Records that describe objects
○ ○ ○
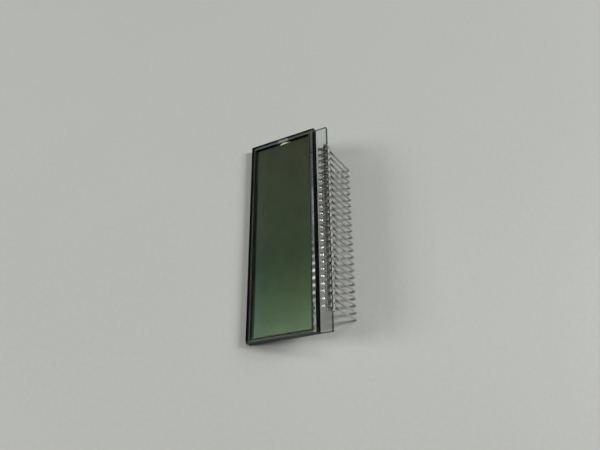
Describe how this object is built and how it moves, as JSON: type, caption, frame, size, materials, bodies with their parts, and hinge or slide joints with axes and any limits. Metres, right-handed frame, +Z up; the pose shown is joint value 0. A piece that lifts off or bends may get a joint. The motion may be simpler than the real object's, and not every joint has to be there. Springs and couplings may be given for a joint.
{
  "type": "segment lcd display",
  "caption": "Bare segment liquid-crystal display glass with polarisers and a row of clip-on metal pins, lying tilted on its long edge and its pin tips.",
  "frame": {"origin": "centre of the base of the display's box, on the surface that it lies on", "axes": "+Y along the long side of the glass and the row of pins, towards the end with the fill port; +X across the glass from the edge it lies on towards the pins; +Z up"},
  "size_m": [0.0288, 0.0604, 0.0123],
  "materials": {
    "glass": "polished, clear, with cut edges",
    "polariser": "glossy film",
    "reflector": "satin foil",
    "sealant": "cured epoxy",
    "port_resin": "cured resin",
    "liquid_crystal": "clear fluid",
    "electrode_film": "clear conductive film",
    "conductive_paste": "dull",
    "clear_resin": "clear, glossy",
    "pin_metal": "tinned, satin"
  },
  "bodies": {
    "root": {"rear_glass": "glass", "front_glass": "glass", "front_polariser": "polariser", "rear_polariser": "polariser", "reflector": "reflector", "edge_seal": "sealant", "port_plug": "port_resin", "liquid_crystal": "liquid_crystal", "segment_electrodes": "electrode_film", "common_electrodes": "electrode_film", "pin_leads": "electrode_film", "crossover_dots": "conductive_paste", "contact_paste": "conductive_paste", "clip_bead": "clear_resin", "pin_01": "pin_metal", "pin_02": "pin_metal", "pin_03": "pin_metal", "pin_04": "pin_metal", "pin_05": "pin_metal", "pin_06": "pin_metal", "pin_07": "pin_metal", "pin_08": "pin_metal", "pin_09": "pin_metal", "pin_10": "pin_metal", "pin_11": "pin_metal", "pin_12": "pin_metal", "pin_13": "pin_metal", "pin_14": "pin_metal", "pin_15": "pin_metal", "pin_16": "pin_metal", "pin_17": "pin_metal", "pin_18": "pin_metal", "pin_19": "pin_metal", "pin_20": "pin_metal", "pin_21": "pin_metal", "pin_22": "pin_metal", "pin_23": "pin_metal", "pin_24": "pin_metal"}
  },
  "joints": []
}
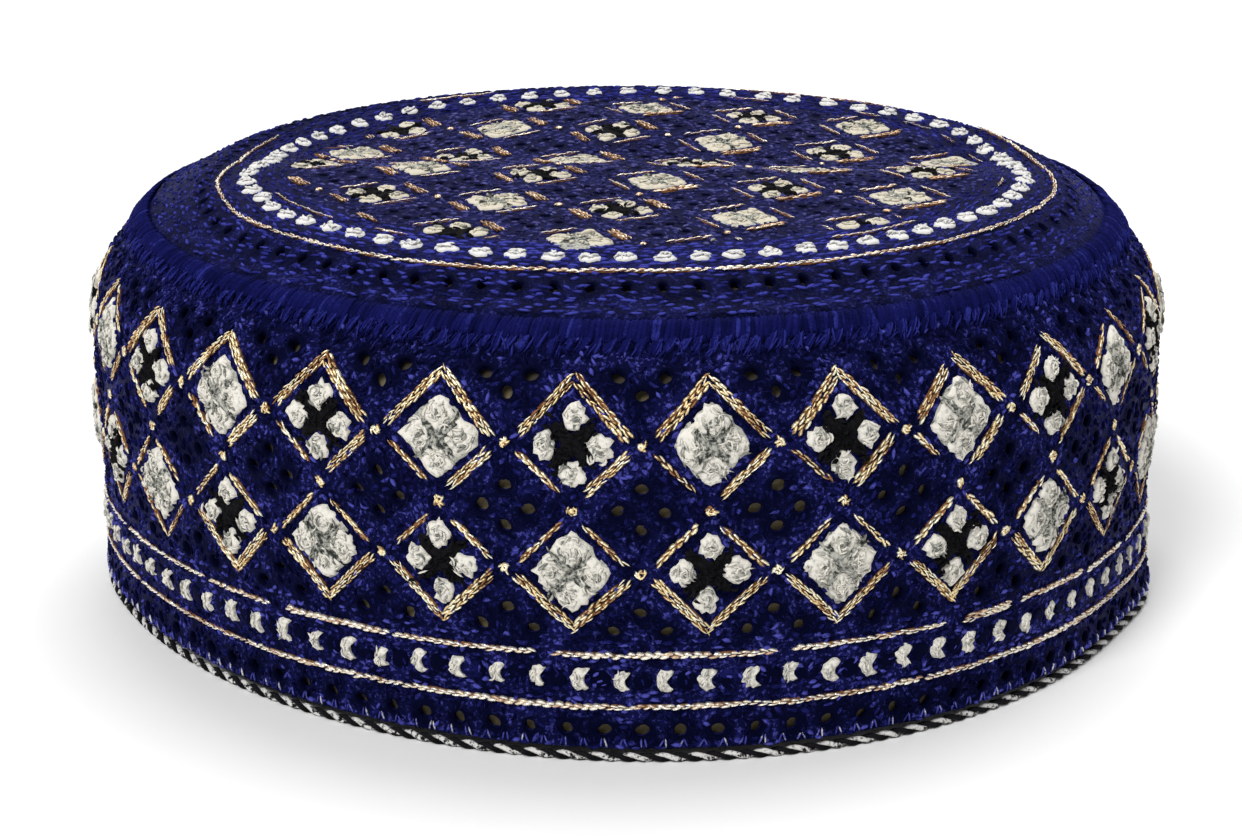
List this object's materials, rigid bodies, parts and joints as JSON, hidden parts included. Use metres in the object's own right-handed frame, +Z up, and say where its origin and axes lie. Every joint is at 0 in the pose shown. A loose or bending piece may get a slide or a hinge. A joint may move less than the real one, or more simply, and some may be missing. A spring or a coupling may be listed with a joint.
{
  "type": "embroidered kufi cap",
  "caption": "Round flat-topped kufi cap: stiff embroidered band and crown, overcast shoulder seam and twisted cord along the lower edge.",
  "frame": {"origin": "under the middle of the cap's plan box, on the surface that the rim cord stands on", "axes": "+Z up through the crown; the front of the cap, as pictured, faces -Y and +X is to the viewer's right"},
  "size_m": [0.1906, 0.188, 0.0763],
  "materials": {
    "crown_cloth": "navy silk-like thread ground, open-work eyelets",
    "band_cloth": "navy silk-like thread ground, open-work eyelets",
    "binding_thread": "glossy royal blue overcast thread",
    "rim_cord_thread": "two-ply cord of black and silver-white thread",
    "gold_thread": "metallic gold chain stitch",
    "white_thread": "off-white loop stitch",
    "black_thread": "black loop stitch"
  },
  "bodies": {
    "root": {"crown": "crown_cloth", "side_band": "band_cloth", "seam_binding": "binding_thread", "rim_cord": "rim_cord_thread"}
  },
  "joints": []
}
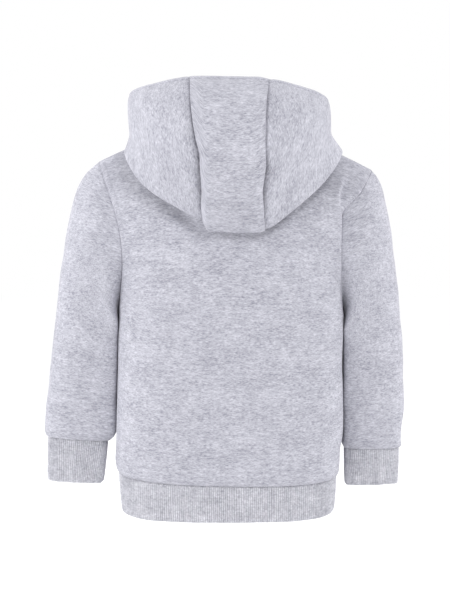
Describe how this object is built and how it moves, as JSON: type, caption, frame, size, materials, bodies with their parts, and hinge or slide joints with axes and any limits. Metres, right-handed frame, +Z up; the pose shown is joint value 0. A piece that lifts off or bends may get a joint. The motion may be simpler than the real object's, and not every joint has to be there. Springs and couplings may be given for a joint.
{
  "type": "toddler hoodie",
  "caption": "Small child's long-sleeved melange pullover hoodie, filled out and open at the face, hem and cuffs, with its hood lying down behind the neck.",
  "frame": {"origin": "middle of the neck opening, level with the shoulders beside it, where the wearer's neck and shoulders hold it up", "axes": "+Z up, from hem to neck; +Y out of the back, where the hood lies; +X to the wearer's left sleeve"},
  "size_m": [0.4097, 0.2272, 0.4813],
  "materials": {
    "fleece": "soft matt grey melange sweatshirt fleece",
    "rib": "matt grey melange 1x1 rib knit"
  },
  "bodies": {
    "root": {"front": "fleece", "back": "fleece", "sleeve_left": "fleece", "sleeve_right": "fleece", "hood_centre": "fleece", "hood_left": "fleece", "hood_right": "fleece", "cuff_left": "rib", "cuff_right": "rib", "hem_band": "rib"}
  },
  "joints": []
}
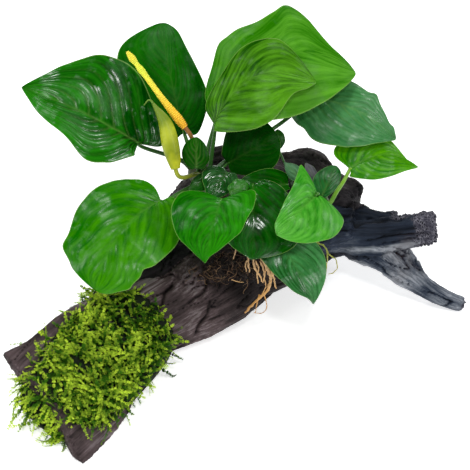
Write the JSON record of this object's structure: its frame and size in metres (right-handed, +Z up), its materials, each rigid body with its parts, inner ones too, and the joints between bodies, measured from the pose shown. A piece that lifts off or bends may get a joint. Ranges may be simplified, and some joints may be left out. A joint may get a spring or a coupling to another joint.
{
  "type": "aquarium plant on driftwood",
  "caption": "Broad-leaved anubias with long-stalked leaves and yellow flower spikes, rooted on an arched piece of dark driftwood with a moss patch; stands in an aquarium.",
  "frame": {"origin": "centre of the part's bounding box, at the level of the wood's underside", "axes": "+X to the right along the wood, +Y to the back, away from the side with the hanging roots, +Z up"},
  "size_m": [0.3182, 0.2593, 0.1741],
  "materials": {
    "driftwood": "weathered, matt, charcoal black",
    "rhizome": "rough, dark brown",
    "moss": "soft, matt, yellow-green",
    "leaf_green": "leathery, glossy, deep green",
    "leaf_bright": "leathery, glossy, bright green",
    "leaf_stem": "smooth, green",
    "spadix": "granular, yellow",
    "spathe": "waxy, yellow-green",
    "flower_stem": "smooth, green to red-brown",
    "root": "smooth, tan"
  },
  "bodies": {
    "root": {"driftwood_trunk": "driftwood", "driftwood_slab": "driftwood", "driftwood_rear_ridge": "driftwood", "driftwood_thick_arm": "driftwood", "driftwood_short_arm": "driftwood", "driftwood_thin_arm": "driftwood", "rhizome_main": "rhizome", "rhizome_branch": "rhizome", "moss_patch": "moss", "flower_open_spadix": "spadix", "flower_closed_spathe": "spathe", "flower_open_stem": "flower_stem", "flower_closed_stem": "flower_stem", "root_main": "root", "root_left": "root", "root_middle": "root", "root_right": "root", "root_curl": "root", "leaf_far_left": "leaf_green", "stem_far_left": "leaf_stem", "leaf_upper_left": "leaf_green", "stem_upper_left": "leaf_stem", "leaf_top": "leaf_bright", "stem_top": "leaf_stem", "leaf_upper_middle": "leaf_green", "stem_upper_middle": "leaf_stem", "leaf_right": "leaf_green", "stem_right": "leaf_stem", "leaf_far_right": "leaf_bright", "stem_far_right": "leaf_stem", "leaf_left": "leaf_bright", "stem_left": "leaf_stem", "leaf_front": "leaf_bright", "stem_front": "leaf_stem", "leaf_dark_middle": "leaf_green", "stem_dark_middle": "leaf_stem", "leaf_heart": "leaf_bright", "stem_heart": "leaf_stem", "leaf_low_right": "leaf_green", "stem_low_right": "leaf_stem", "leaf_round": "leaf_green", "stem_round": "leaf_stem", "leaf_oval": "leaf_green", "stem_oval": "leaf_stem", "leaf_ruffled": "leaf_green", "stem_ruffled": "leaf_stem", "leaf_small_left": "leaf_green", "stem_small_left": "leaf_stem", "leaf_middle_under": "leaf_green", "stem_middle_under": "leaf_stem", "leaf_small_grey": "leaf_green", "stem_small_grey": "leaf_stem", "leaf_small_right": "leaf_green", "stem_small_right": "leaf_stem", "leaf_tucked": "leaf_green", "stem_tucked": "leaf_stem", "leaf_behind": "leaf_green", "stem_behind": "leaf_stem", "leaf_mauve": "leaf_green", "stem_mauve": "leaf_stem"}
  },
  "joints": []
}
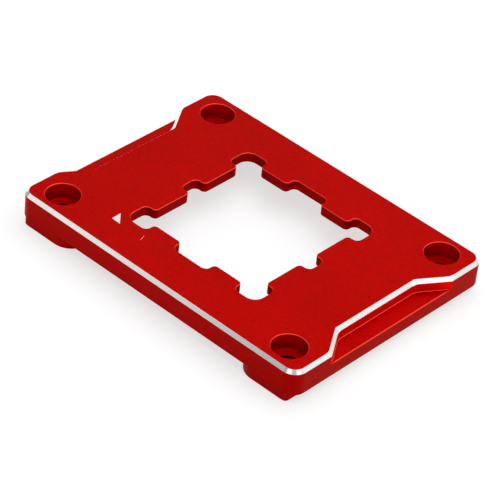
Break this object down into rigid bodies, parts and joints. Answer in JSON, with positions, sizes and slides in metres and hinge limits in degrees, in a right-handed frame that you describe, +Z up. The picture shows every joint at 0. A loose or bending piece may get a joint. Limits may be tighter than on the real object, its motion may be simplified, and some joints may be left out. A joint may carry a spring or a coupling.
{
  "type": "cpu socket retention frame",
  "caption": "Flat rectangular metal frame that clamps a land-grid processor in its socket, with a notched square opening, chamfered rim, scooped ends and counterbored corner holes.",
  "frame": {"origin": "centre of the footprint, on the plane that the four feet stand on", "axes": "+X along the short sides, +Y along the long sides, +Z up out of the face that the screw heads are sunk in"},
  "size_m": [0.054, 0.0732, 0.0072],
  "materials": {
    "anodised_aluminium": "bead-blasted and dyed red, with the rim chamfer cut bright after anodising"
  },
  "bodies": {
    "root": {"retention_frame": "anodised_aluminium"}
  },
  "joints": []
}
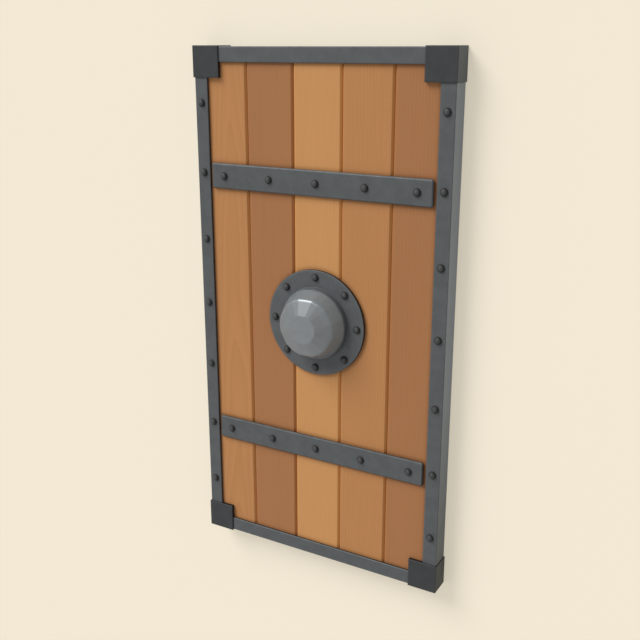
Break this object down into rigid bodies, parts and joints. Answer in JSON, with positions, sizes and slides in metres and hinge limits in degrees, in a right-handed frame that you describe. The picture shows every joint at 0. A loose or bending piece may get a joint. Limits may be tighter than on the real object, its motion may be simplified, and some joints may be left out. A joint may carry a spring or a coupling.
{
  "type": "tower shield",
  "caption": "Tall flat rectangular shield of upright wooden planks in an iron rim, with corner caps, cross straps, a round faceted boss and a hand grip behind it.",
  "frame": {"origin": "middle of the shield's back, on the ground it lies on, level with the backs of the corner caps", "axes": "+Z out of the shield's face, +Y towards its top edge, +X towards its right edge as seen from the front"},
  "size_m": [0.634, 1.204, 0.1129],
  "materials": {
    "wood_medium": "satin oiled softwood, medium tone",
    "wood_dark": "satin oiled softwood, dark tone",
    "wood_light": "satin oiled softwood, light tone",
    "grip_wood": "hand-polished hardwood",
    "rim_iron": "dark grey wrought iron, satin",
    "cap_iron": "blackened wrought iron, satin",
    "rivet_iron": "blackened iron, hammered heads",
    "dome_steel": "ground facets, semi-bright"
  },
  "bodies": {
    "root": {"boss_dome": "dome_steel", "boss_flange": "rim_iron", "cap_bottom_left": "cap_iron", "cap_bottom_right": "cap_iron", "cap_top_left": "cap_iron", "cap_top_right": "cap_iron", "grip": "grip_wood", "grip_nail_left": "rivet_iron", "grip_nail_right": "rivet_iron", "plank_far_left": "wood_medium", "plank_far_right": "wood_dark", "plank_left": "wood_dark", "plank_middle_lower": "wood_light", "plank_middle_upper": "wood_light", "plank_right": "wood_medium", "rim_bottom": "rim_iron", "rim_left": "rim_iron", "rim_right": "rim_iron", "rim_top": "rim_iron", "rivet_boss_1": "rivet_iron", "rivet_boss_2": "rivet_iron", "rivet_boss_3": "rivet_iron", "rivet_boss_4": "rivet_iron", "rivet_boss_5": "rivet_iron", "rivet_boss_6": "rivet_iron", "rivet_boss_7": "rivet_iron", "rivet_boss_8": "rivet_iron", "rivet_rim_left_1": "rivet_iron", "rivet_rim_left_2": "rivet_iron", "rivet_rim_left_3": "rivet_iron", "rivet_rim_left_4": "rivet_iron", "rivet_rim_left_5": "rivet_iron", "rivet_rim_left_6": "rivet_iron", "rivet_rim_left_7": "rivet_iron", "rivet_rim_right_1": "rivet_iron", "rivet_rim_right_2": "rivet_iron", "rivet_rim_right_3": "rivet_iron", "rivet_rim_right_4": "rivet_iron", "rivet_rim_right_5": "rivet_iron", "rivet_rim_right_6": "rivet_iron", "rivet_rim_right_7": "rivet_iron", "rivet_strap_lower_1": "rivet_iron", "rivet_strap_lower_2": "rivet_iron", "rivet_strap_lower_3": "rivet_iron", "rivet_strap_lower_4": "rivet_iron", "rivet_strap_lower_5": "rivet_iron", "rivet_strap_upper_1": "rivet_iron", "rivet_strap_upper_2": "rivet_iron", "rivet_strap_upper_3": "rivet_iron", "rivet_strap_upper_4": "rivet_iron", "rivet_strap_upper_5": "rivet_iron", "strap_lower": "rim_iron", "strap_upper": "rim_iron"}
  },
  "joints": []
}
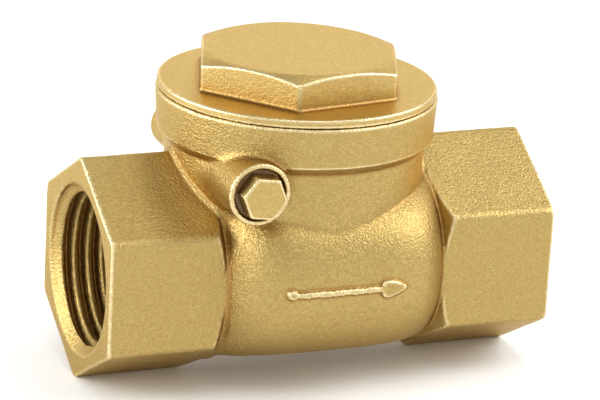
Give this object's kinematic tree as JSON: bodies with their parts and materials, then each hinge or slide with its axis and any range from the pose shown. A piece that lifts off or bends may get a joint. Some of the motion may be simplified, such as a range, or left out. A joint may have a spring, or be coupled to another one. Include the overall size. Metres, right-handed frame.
{
  "type": "swing check valve",
  "caption": "Cast brass swing check valve with hexagonal female-threaded ends, a screwed hexagon bonnet and a soft-faced clapper on a hinge pin.",
  "frame": {"origin": "on the flow axis, where the inlet thread begins behind its 1.2 mm countersink", "axes": "+X along the flow, +Z towards the bonnet"},
  "size_m": [0.0586, 0.0363, 0.0407],
  "materials": {
    "cast_brass": "sand-blasted casting, satin",
    "machined_brass": "fine-blasted, satin with brighter edges",
    "steel": "turned stainless steel",
    "rubber": "matt nitrile rubber",
    "fibre": "pressed fibre sheet, matt",
    "ptfe": "bronze-filled PTFE, waxy brown"
  },
  "bodies": {
    "body": {"valve_body": "cast_brass", "hinge_pin": "steel"},
    "gasket": {"bonnet_gasket": "fibre"},
    "bonnet": {"bonnet_cap": "machined_brass"},
    "plug_seal": {"plug_washer": "ptfe"},
    "plug": {"pin_plug": "machined_brass"},
    "arm": {"swing_arm": "cast_brass"},
    "disc": {"clapper_disc": "machined_brass", "disc_seal": "rubber", "seal_retainer": "steel", "clapper_bolt": "steel", "clapper_washer": "steel", "clapper_nut": "machined_brass"}
  },
  "joints": [
    {"name": "clapper_swing", "type": "hinge", "parent": "body", "child": "arm", "pos_m": [0.0159, 0, 0.0136], "axis": [0, -1, 0], "range_deg": [0, 70]},
    {"name": "disc_spin", "type": "hinge", "parent": "arm", "child": "disc", "pos_m": [0.0172, 0, 0], "axis": [1, 0, 0], "continuous": true},
    {"name": "bonnet_rise", "type": "slide", "parent": "body", "child": "gasket", "axis": [0, 0, 1], "range_m": [0, 0.0045]},
    {"name": "bonnet_turn", "type": "hinge", "parent": "gasket", "child": "bonnet", "pos_m": [0.0267, 0, 0.0214], "axis": [0, 0, 1], "range_deg": [0, 1090]},
    {"name": "plug_draw", "type": "slide", "parent": "body", "child": "plug_seal", "axis": [0, -1, 0], "range_m": [0, 0.007]},
    {"name": "plug_turn", "type": "hinge", "parent": "plug_seal", "child": "plug", "pos_m": [0.0159, -0.0165, 0.0136], "axis": [0, -1, 0], "range_deg": [0, 3620]}
  ],
  "couplings": [
    {"joint": "bonnet_turn", "follows": "bonnet_rise", "rad_per_m": 4188.8},
    {"joint": "plug_turn", "follows": "plug_draw", "rad_per_m": 8976}
  ]
}
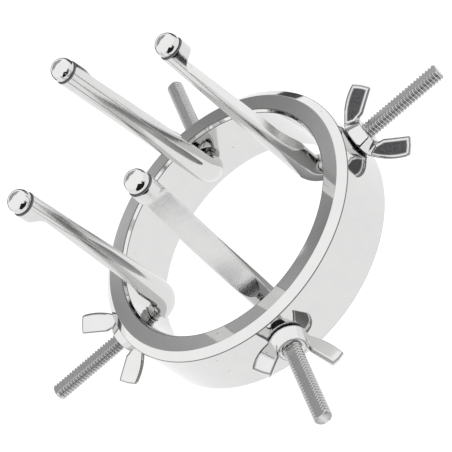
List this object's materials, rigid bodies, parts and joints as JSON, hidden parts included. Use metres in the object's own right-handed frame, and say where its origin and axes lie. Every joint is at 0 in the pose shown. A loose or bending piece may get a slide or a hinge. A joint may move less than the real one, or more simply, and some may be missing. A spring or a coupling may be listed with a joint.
{
  "type": "anal retractor",
  "caption": "Ring-framed anal retractor with bent ball-ended prongs whose flatted threaded studs slide through the ring wall, each drawn outwards by a wing nut.",
  "frame": {"origin": "on the ring's axis, at the ring's back face, which the instrument rests on", "axes": "+Z along the ring's axis from the back face towards the ball ends of the prongs; +X along the stud of prong_1, +Y along the stud of prong_2"},
  "size_m": [0.179, 0.1806, 0.0931],
  "materials": {
    "polished_steel": "mirror polished"
  },
  "bodies": {
    "ring": {"ring": "polished_steel"},
    "prong_1": {"prong_1": "polished_steel"},
    "prong_2": {"prong_2": "polished_steel"},
    "prong_3": {"prong_3": "polished_steel"},
    "prong_4": {"prong_4": "polished_steel"},
    "wing_nut_1": {"wing_nut_1": "polished_steel"},
    "wing_nut_2": {"wing_nut_2": "polished_steel"},
    "wing_nut_3": {"wing_nut_3": "polished_steel"},
    "wing_nut_4": {"wing_nut_4": "polished_steel"}
  },
  "joints": [
    {"name": "prong_slide_1", "type": "slide", "parent": "ring", "child": "prong_1", "axis": [1, 0, 0], "range_m": [-0.0239, 0.0026]},
    {"name": "nut_spin_1", "type": "hinge", "parent": "ring", "child": "wing_nut_1", "pos_m": [0.0528, 0, 0.011], "axis": [1, 0, 0], "range_deg": [-740, 6780]},
    {"name": "prong_slide_2", "type": "slide", "parent": "ring", "child": "prong_2", "axis": [0, 1, 0], "range_m": [-0.0247, 0.0018]},
    {"name": "nut_spin_2", "type": "hinge", "parent": "ring", "child": "wing_nut_2", "pos_m": [0, 0.0528, 0.011], "axis": [0, 1, 0], "range_deg": [-515, 7005]},
    {"name": "prong_slide_3", "type": "slide", "parent": "ring", "child": "prong_3", "axis": [-1, 0, 0], "range_m": [-0.0239, 0.0026]},
    {"name": "nut_spin_3", "type": "hinge", "parent": "ring", "child": "wing_nut_3", "pos_m": [-0.0528, 0, 0.011], "axis": [-1, 0, 0], "range_deg": [-740, 6780]},
    {"name": "prong_slide_4", "type": "slide", "parent": "ring", "child": "prong_4", "axis": [0, -1, 0], "range_m": [-0.0247, 0.0018]},
    {"name": "nut_spin_4", "type": "hinge", "parent": "ring", "child": "wing_nut_4", "pos_m": [0, -0.0528, 0.011], "axis": [0, -1, 0], "range_deg": [-515, 7005]}
  ],
  "couplings": [
    {"joint": "nut_spin_1", "follows": "prong_slide_1", "rad_per_m": -4947.4},
    {"joint": "nut_spin_2", "follows": "prong_slide_2", "rad_per_m": -4947.4},
    {"joint": "nut_spin_3", "follows": "prong_slide_3", "rad_per_m": -4947.4},
    {"joint": "nut_spin_4", "follows": "prong_slide_4", "rad_per_m": -4947.4}
  ]
}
○ ○ ○
Work required >> How many lines in the records above hold the word "degrees"? Give only the number.

Result >> 2